Construction Accounting: Applying the Look-Back Method on Long-Term Contracts
There are many difficulties in estimating construction job costs, such as rising material and labor prices, changes in government regulations, delays in obtaining permits, and the worker shortage to name a few. When a construction project spans multiple tax years, the final profit on the contract will likely be higher or lower than the estimated profit. Look-back allows the taxpayer or IRS to recoup interest on income taxes generated by long-term contracts if taxes were overpaid or underpaid in any given year before the contract’s completion.
What is look-back?
Contractors must use the percentage of completion method ("PCM") of accounting for most long-term construction contracts. Under PCM, current year income is calculated as the gross contract price multiplied by the ratio of costs incurred to date to the estimated total contract costs. Contracts in progress recognize estimated amounts of revenue that may be significantly different from the actual amounts determined at completion of the contract. While the correct amount of income tax will be paid over the contract's life, the look-back method allows the taxpayer or IRS to "look back" and recoup interest due to an over- or underpayment of taxes prior to the contract's completion. So if you overestimated the gross profit on a long-term contract in any particular year, the IRS would owe you interest on income taxes that you'd overpaid. On the other hand, if you underestimated the gross profit on a long-term contract for any specific year, you would owe the IRS interest on income taxes for that year and would need to recalculate your taxes based on the actual final gross profit percentage.

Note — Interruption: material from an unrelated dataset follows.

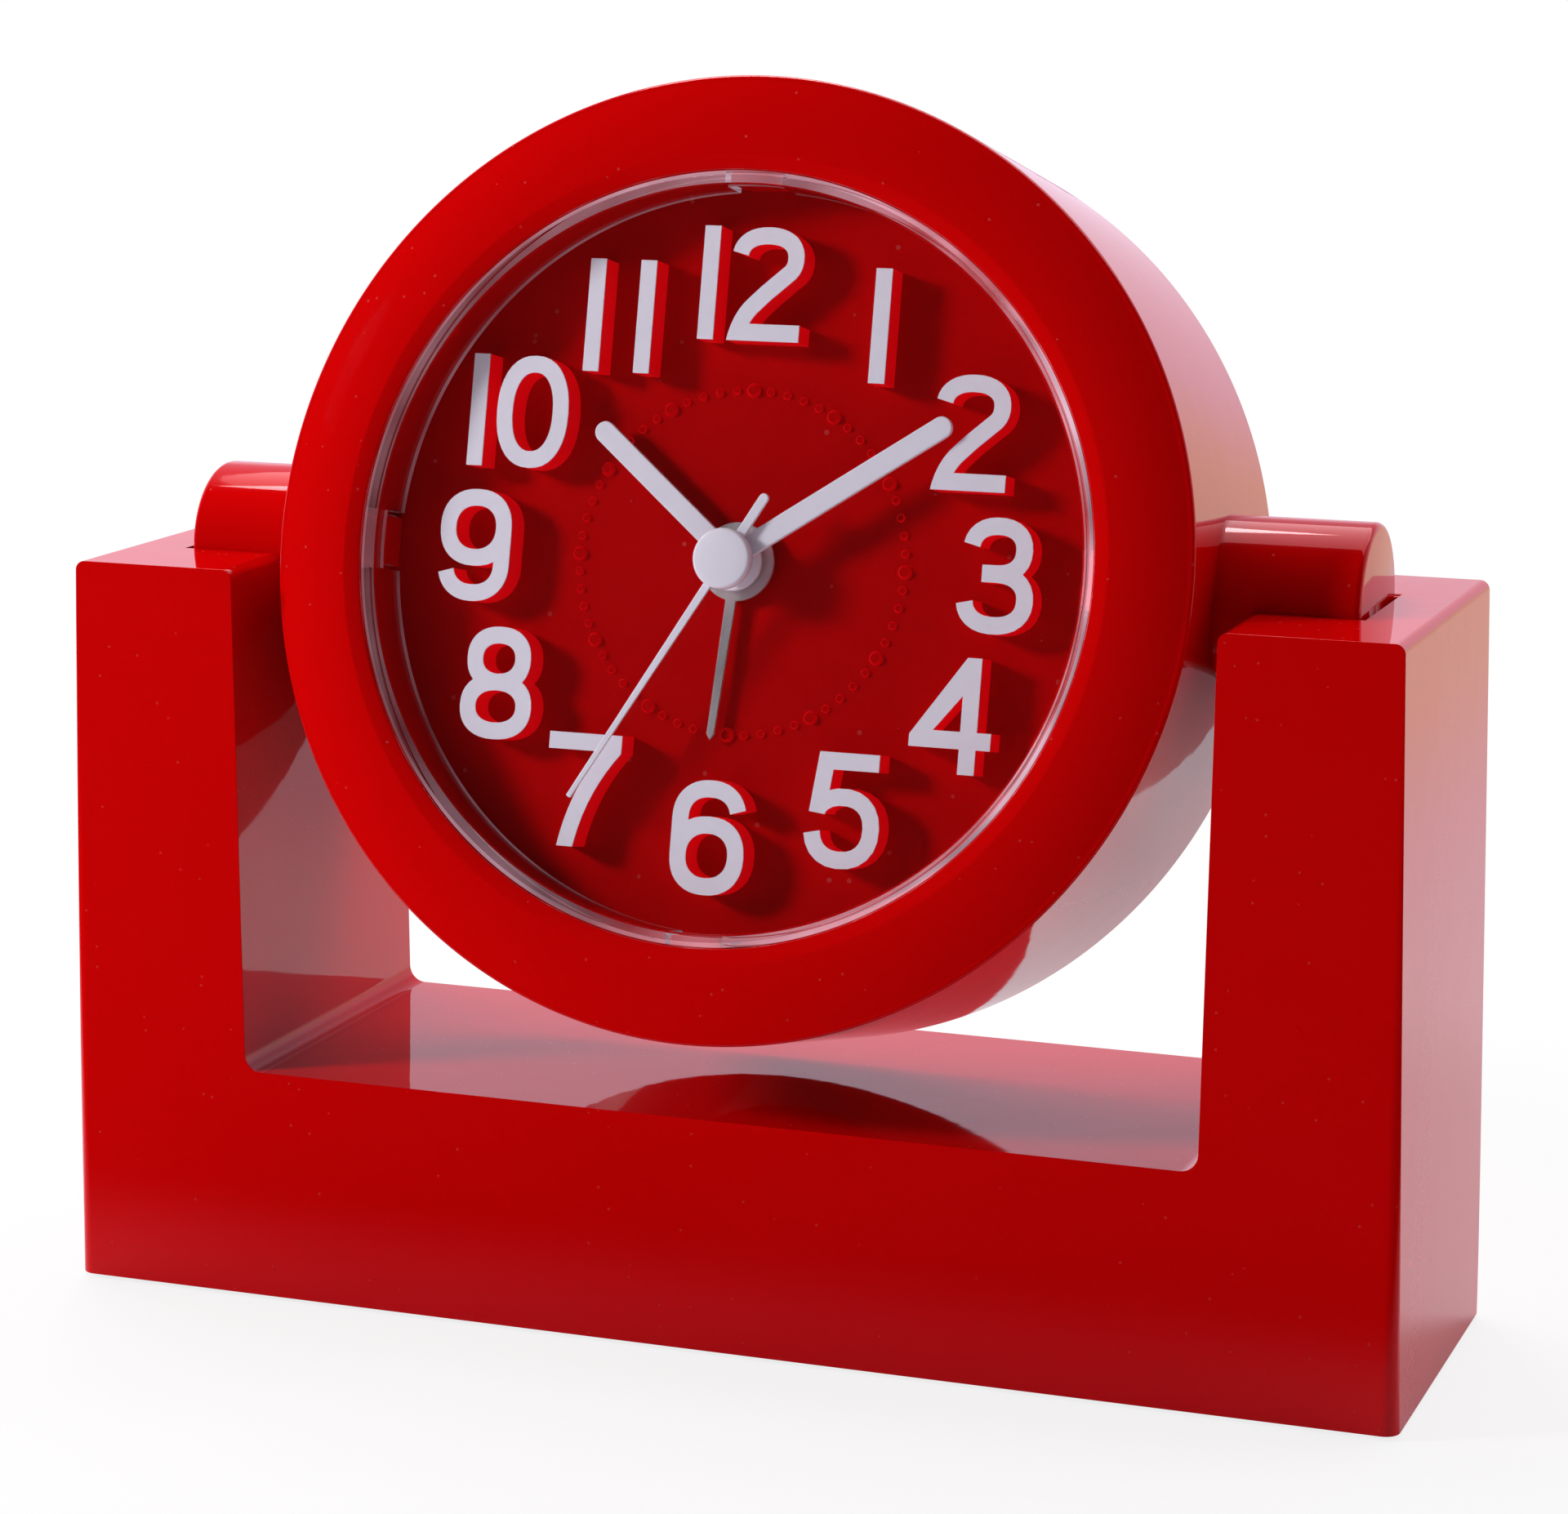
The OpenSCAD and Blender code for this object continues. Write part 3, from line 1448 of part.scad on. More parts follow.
module back_cover() {
    sound_slots = 5;
    color(red)
        in_head()
            difference() {
                union() {
                    translate([0, 0, cover_back])
                        cylinder(r = drum_inner_r - fit, h = back_t, $fn = 180);
                    translate([-bay_half_l - bay_wall, bay_y - bay_half_w - bay_wall, cover_back])
                        cube([
                            2 * (bay_half_l + bay_wall),
                            2 * (bay_half_w + bay_wall),
                            bay_floor + bay_wall - cover_back
                        ]);
                    translate([0, 0, cover_back])
                        intersection() {
                            linear_extrude(door_recess + bay_wall / 2)
                                door_plan(door_gap + bay_wall / 2);
                            cylinder(r = ledge_r - fit, h = door_recess + bay_wall);
                        }
                    translate([0, buzzer_y, cover_front])
                        tube(buzzer_r + buzzer_rim, buzzer_r - buzzer_rim, buzzer_rim);
                    for (x = [-1, 1])
                        translate([switch_at[0] + x * retainer_x, switch_at[1], cover_front])
                            cylinder(r = retainer_pin_r + 0.9, h = retainer_h, $fn = 48);
                }
                translate([0, 0, cover_back - cut])
                    linear_extrude(door_recess + cut) door_plan(door_gap);
                translate([-door_half_l - hinge_pin_l - door_gap, hinge_y, hinge_z])
                    rotate([0, 90, 0])
                        cylinder(
                            r = hinge_pin_r + bearing_gap,
                            h = 2 * (door_half_l + hinge_pin_l + door_gap),
                            $fn = 48
                        );
                translate([-bay_half_l, bay_y - bay_half_w, cover_back - cut])
                    cube([2 * bay_half_l, 2 * bay_half_w, bay_floor - cover_back + cut]);
                for (at = [time_at, alarm_at])
                    translate([at[0], at[1], cover_back - cut])
                        cylinder(r = knob_shaft_r + move_gap, h = back_t + 2 * cut, $fn = 48);
                thirds(30)
                    translate([0, 0, cover_back - cut]) {
                        cylinder(r = screw_r + fit, h = back_t + 2 * cut, $fn = 48);
                        cylinder(r = screw_head_r + 2 * fit, h = cut + countersink, $fn = 48);
                    }
                for (i = [0:sound_slots - 1])
                    translate([(i - (sound_slots - 1) / 2) * 3, buzzer_y, cover_back - cut])
                        linear_extrude(back_t + 2 * cut) rounded_rectangle(1.4, 11, 0.7);
                translate([switch_at[0], switch_at[1], cover_back - cut])
                    linear_extrude(back_t + 2 * cut)
                        square(
                            [stem_w + 2 * move_gap, stem_l + switch_travel + 2 * move_gap],
                            center = true
                        );
                for (x = [-1, 1])
                    translate([switch_at[0] + x * retainer_x, switch_at[1], cover_front - retainer_in - fit])
                        cylinder(r = retainer_pin_r + thread_gap, h = retainer_in + retainer_h + cut, $fn = 48);
            }
}

module back_screws() {
    color("silver")
        in_head()
            thirds(30)
                translate([0, 0, cover_back + countersink - screw_head_t])
                    screw(screw_r, screw_head_r, screw_head_t, back_t - countersink + screw_bite);
}

module buzzer_disc() {
    color([0.85, 0.7, 0.35])
        in_head()
            translate([0, buzzer_y, cover_front + buzzer_rim])
                cylinder(r = buzzer_r, h = buzzer_t);
}

// Battery cell, its button to the left
module battery() {
    button_l = 1;
    button_r = 1.9;
    color([0.2, 0.2, 0.22])
        in_head()
            translate([cell_l / 2, bay_y, cell_z])
                rotate([0, -90, 0]) {
                    cylinder(d = cell_d, h = cell_l - button_l);
                    cylinder(r = button_r, h = cell_l);
                }
}

// Contact plate at the right end of the bay, with a cone that touches the battery
module battery_contact(tip_r, root_r) {
    translate([bay_half_l - contact_t - thread_gap, bay_y - contact_w / 2, cell_z - contact_w / 2])
        cube([contact_t, contact_w, contact_w]);
    translate([cell_l / 2 + thread_gap, bay_y, cell_z])
        rotate([0, 90, 0])
            cylinder(r1 = tip_r, r2 = root_r, h = contact_reach - contact_t);
}

module plus_contact() {
    color(nickel)
        in_head()
            mirror([1, 0, 0]) battery_contact(1.6, 2.4);
}

module minus_contact() {
    color(nickel)
        in_head()
            battery_contact(1.8, 3.6);
}

// Door that turns on two pins at its lower edge, with a finger that springs into the bay
module battery_door() {
    latch_w = 6;
    latch_t = 1;
    latch_l = 1.4;
    thumb_r = 9;
    thumb_depth = 0.4;
    color(red)
        in_head()
            difference() {
                union() {
                    translate([-door_half_l, hinge_y, cover_back])
                        cube([2 * door_half_l, 2 * door_half_w - hinge_r, door_t]);
                    translate([-door_half_l, hinge_y, hinge_z])
                        rotate([0, 90, 0]) cylinder(r = hinge_r, h = 2 * door_half_l);
                    translate([-door_half_l - hinge_pin_l, hinge_y, hinge_z])
                        rotate([0, 90, 0])
                            cylinder(r = hinge_pin_r, h = 2 * (door_half_l + hinge_pin_l), $fn = 48);
                    translate([
                        -latch_w / 2,
                        bay_y + bay_half_w - bay_gap - move_gap - latch_t,
                        cover_back + door_t / 2
                    ])
                        cube([latch_w, latch_t, door_t / 2 + latch_l]);
                }
                translate([0, bay_y + door_half_w - 3, cover_back + thumb_depth - thumb_r])
                    sphere(r = thumb_r);
            }
}

// Slider of the alarm switch: a ribbed button behind the cover and a stem through its slot
module alarm_switch() {
    button_t = 1.8;
    rib_h = 0.5;
    rib_w = 0.6;
    cap_over = 0.6;
    flat_t = 0.7;
    color(black)
        in_head()
            translate([switch_at[0], switch_at[1] - switch_travel / 2, 0]) {
                translate([-switch_w / 2, -switch_l / 2, cover_back - move_gap - button_t])
                    cube([switch_w, switch_l, button_t]);
                for (i = [-2:2])
                    translate([
                        -switch_w / 2,
                        (2 * i - 0.5) * rib_w,
                        cover_back - move_gap - button_t - rib_h
                    ])
                        cube([switch_w, rib_w, rib_h + lap]);
                translate([-stem_w / 2, -stem_l / 2, cover_back - move_gap - lap])
                    cube([stem_w, stem_l, back_t + 2 * (move_gap + lap)]);
                translate([-stem_w, -stem_l / 2 - cap_over, cover_front + move_gap])
                    cube([2 * stem_w, stem_l + 2 * cap_over, flat_t]);
            }
}

// Bridge inside the cover that keeps the slider in its slot
module switch_retainer() {
    bridge_l = 2 * retainer_x + 3.4;
    bridge_w = 3.2;
    bridge_t = 0.4;
    color(nickel)
        in_head()
            translate([switch_at[0], switch_at[1], cover_front]) {
                translate([-bridge_l / 2, -bridge_w / 2, retainer_h])
                    cube([bridge_l, bridge_w, bridge_t]);
                for (x = [-retainer_x, retainer_x])
                    translate([x, 0, -retainer_in])
                        cylinder(r = retainer_pin_r, h = retainer_in + retainer_h + bridge_t, $fn = 48);
            }
}

// A grooved setting knob with its shaft
module knob(shaft_top) {
    groove = 0.35;
    points = [
        for (i = [0:knob_grips * 4 - 1])
            along(knob_d / 2 - groove / 2 + groove / 2 * cos(i * 90), i * 360 / (knob_grips * 4))
    ];
    translate([0, 0, knob_z]) linear_extrude(knob_t) polygon(points);
    translate([0, 0, knob_z]) cylinder(r = knob_shaft_r, h = shaft_top - knob_z, $fn = 48);
}

module time_knob() {
    color(black)
        in_head()
            translate(time_at) {
                knob(front_plate_back + shaft_in);
                translate([0, 0, motion_wheel_z - fit])
                    gear(time_teeth, motion_module, wheel_t + 2 * fit, 0, time_turn);
            }
}

module alarm_knob() {
    color(black)
        in_head()
            translate(alarm_at) {
                knob(front_plate_back + shaft_in);
                translate([0, 0, alarm_wheel_z])
                    gear(alarm_set_teeth, alarm_module, wheel_t, 0, alarm_set_turn);
            }
}

stand_shell();
base_plate();
base_screws();
foot_pads();
drum_case();
trunnions();
trunnion_screws();
pivot_screws();
friction_washers();
lens();
dial();
dial_screws();
numeral_faces();
alarm_hand();
alarm_wheel();
hour_hand();
hour_wheel();
minute_hand();
minute_pinion();
second_hand();
hand_cap();
second_wheel();
movement_front_case();
middle_plate();
movement_back_case();
movement_screws();
centre_wheel();
third_wheel();
fifth_wheel();
rotor();
motion_wheel();
stator();
coil_core();
coil_bobbin();
coil_winding();
circuit_board();
quartz_crystal();
control_chip();
alarm_contact();
back_cover();
back_screws();
buzzer_disc();
battery();
plus_contact();
minus_contact();
battery_door();
alarm_switch();
switch_retainer();
time_knob();
alarm_knob();
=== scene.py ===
"""Desk clock: the looks of a round alarm clock that tilts between the pillars of its stand.

Laid out as an add-on and run as a script. Every size is in metres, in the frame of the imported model.
"""

import json
import math

import bmesh
import bpy
from bpy.props import FloatProperty, FloatVectorProperty, PointerProperty
from mathutils import Matrix, Vector


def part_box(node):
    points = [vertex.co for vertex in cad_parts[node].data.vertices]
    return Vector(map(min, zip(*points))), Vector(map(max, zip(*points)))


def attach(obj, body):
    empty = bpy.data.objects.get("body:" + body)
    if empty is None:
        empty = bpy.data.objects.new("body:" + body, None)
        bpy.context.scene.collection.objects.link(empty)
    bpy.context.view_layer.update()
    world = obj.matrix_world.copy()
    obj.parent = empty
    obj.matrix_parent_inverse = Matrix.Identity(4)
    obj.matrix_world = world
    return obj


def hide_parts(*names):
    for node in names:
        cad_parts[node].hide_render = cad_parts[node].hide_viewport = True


bl_info = {
    "name": "Desk clock",
    "version": (1, 0, 0),
    "blender": (4, 5, 0),
    "location": "View3D > Sidebar > Clock",
    "description": "Dresses the packed desk clock with detailed pieces, finishes and a studio",
    "category": "Object",
}

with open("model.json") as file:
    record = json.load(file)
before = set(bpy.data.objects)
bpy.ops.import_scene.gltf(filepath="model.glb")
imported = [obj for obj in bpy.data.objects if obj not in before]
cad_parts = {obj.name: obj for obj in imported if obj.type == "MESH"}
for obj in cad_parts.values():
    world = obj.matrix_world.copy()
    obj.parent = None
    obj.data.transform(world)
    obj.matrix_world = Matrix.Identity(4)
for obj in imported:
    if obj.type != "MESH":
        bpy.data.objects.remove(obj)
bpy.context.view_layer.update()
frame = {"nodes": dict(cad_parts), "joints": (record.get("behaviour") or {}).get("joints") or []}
TILT = next(j for j in frame["joints"] if j["name"] == "head_tilt")
SPIN = next(j for j in frame["joints"] if j["name"] == "second_spin")

MM = 0.001
FULL_TURN = 2 * math.pi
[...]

For example, say you estimated you'd earn $1 million in profit on a contract based on your estimate for the prior year-end. However, on completion, you performed much better. If you recalculated your profit based on the actual final profit (instead of the estimate), you should have recognized $1.2 million in the prior years. The tax on the additional $200,000 in earned profit would then be subject to interest and payable to the IRS. The look-back calculation does not result in a change to the taxes paid in the prior year.
Who must comply with look-back?
Construction companies must comply with look-back if they have long-term contracts (contracts spanning more than one tax year) and report income using the percentage of completion method or the percentage of completion-capitalized cost method. Look-back also applies to construction companies that use different accounting methods for long-term contracts for alternative minimum tax ("AMT") purposes. Contractors subject to look-back may use Form 8697: Interest Computation Under the Look-Back Method for Completed Long-Term Contracts to determine their interest due or interest to be refunded based on the project's final cost. Contractors generally have six years from the due date of the tax year in which the job closed to file look-back refund claims.
Look-back method exceptions
Construction contract exemptions: The look-back method does not apply to regular taxable income from:
- Home construction contracts (as defined in section 460(e)(5)(A)) or
- Any other construction contract entered into by a taxpayer:
- Who anticipates the contract will be completed within two years from the date the contract begins, and
- Whose average gross receipts do not exceed $10 million (or $25 million for contracts entered into after 2017) for the three tax years preceding the tax year in which the contract is entered into.
Note: The look-back method does apply to the AMT income from any such contract (excluding home construction contracts) and must be accounted for using the percentage of completion method for AMT purposes.
Exemptions for small contracts: Look-back does not apply to any contract completed within two years of the contract start date if the gross price of the contract upon completion does not exceed the lesser of:
- $1 million, or
- 1% of the taxpayer's average annual gross receipts for the three tax years before the tax year of contract completion.
De minimis exemption: You can elect not to apply the look-back method for completed contracts in certain de minimis cases. If you make this election, look-back does not apply in the following situations:
- If, in the completion year, the cumulative taxable income (or loss) reported under the contract is within 10% of the cumulative look-back income (or loss) for each prior contract year. Cumulative look-back income (or loss) is the amount of taxable income (or loss) you would have reported if you'd used the actual contract price and costs instead of the estimated contract price and costs.
- If, in a post-completion year, the cumulative taxable income (or loss) under the contract is within 10% of the cumulative look-back income (or loss) under the contract as of the close of the most recent year in which the look-back method was applied to the contract (or would have been applied if the election had now been made) as of the close of the post-completion year.
Look-back is a complex area of tax law that is commonly missed, which can lead to compliance errors and missed opportunities. While its compliance requirements can be cumbersome, look-back can result in significant cashflow for construction companies with long-term contracts in certain circumstances.